A friend brought to my attention that I really hadn't stated on this blog that, once a vote is taken by the Board of Education members on an item, that vote stands and must be followed by everyone district-wide - even those board members whose personal vote might not have been one of the majority cast.

So to use myself as an example, if I vote differently than the majority of the BOE, I must still follow the final vote - whatever it is. 

Majority rules on the BOE, just like most everywhere else.

Ohio Improvement Process

I was privileged to be in attendance at a couple of our district's meetings for the Ohio Improvement Process, held in Archbold. 

Our district had each building principal and several teachers from each building as well as the Superintendent involved in this process.  They used hard data obtained directly from our own district to identify where we do well and where we need to work harder.  Once this data was analyzed, teams were made to come up with strategies and an action plan to address the areas needing improvement.

This was a GREAT process.  Administration and teaching staff worked together toward a common goal.  All were able to see the data together and reason together on how best to address it. 

There was a group to focus on reading, another for math skills, and also a group for, what could be called, PR for the district, where perceptions of our district need to be improved in our buildings and community.

Having these thoughtful, talented individuals working together for the kids in our district was downright awesome.  THIS is how it's supposed to work!!

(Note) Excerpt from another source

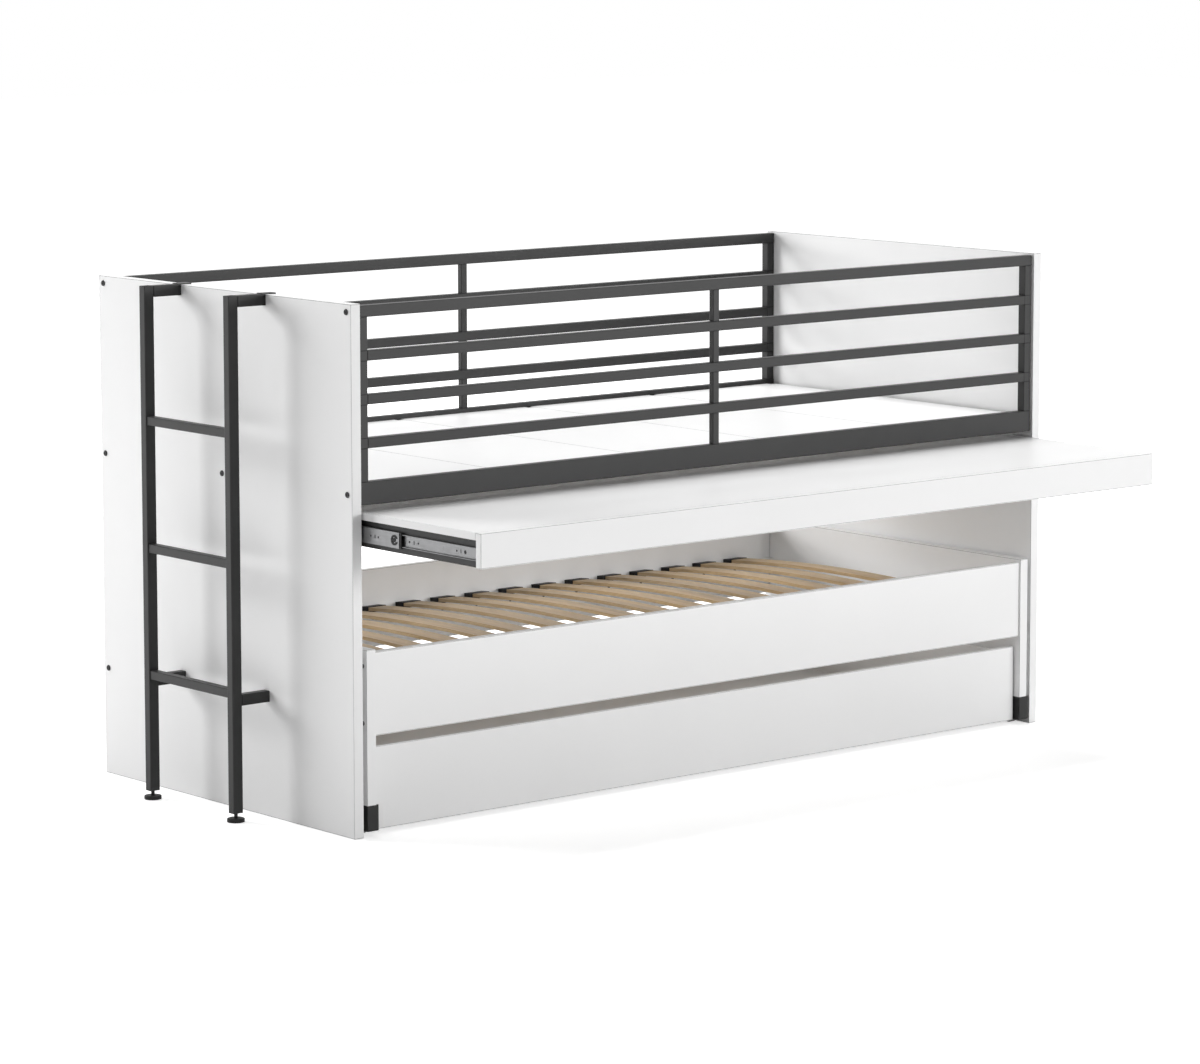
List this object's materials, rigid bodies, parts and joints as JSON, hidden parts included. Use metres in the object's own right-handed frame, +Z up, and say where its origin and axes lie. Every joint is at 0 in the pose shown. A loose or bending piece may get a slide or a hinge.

The next step in the process is for these teams to take back their findings to the buildings and engage the rest of the staff in the plans forged by their peers.  With everyone working together on the plan, we should be able to truly do a great job in educating our kids. 

I am excited!!

A comment was made to me that some of the items discussed will cost money - and my response was that THIS is the type of thing where we SHOULD be putting our district funds:  educating our kids!

I wish I could put every detail of the process on the blog so that all of you could appreciate what has happened, but that's just not possible.  However, if you'd like more information please feel free to give a call to the Superintendent or a building principal to ask them about it.  They can also give you the names of the teachers who were involved, so that you can talk with them if you want.  I really think you'll be pleased with what they have to share with you.

I don't mean to give the impression that it's all "hearts and flowers" - some serious thought and effort went into the decisions made by the groups.  And implementing their strategies will take time and effort as well.  But the result will be that our kids will read better and also do better at math - and everyone can rejoice in that!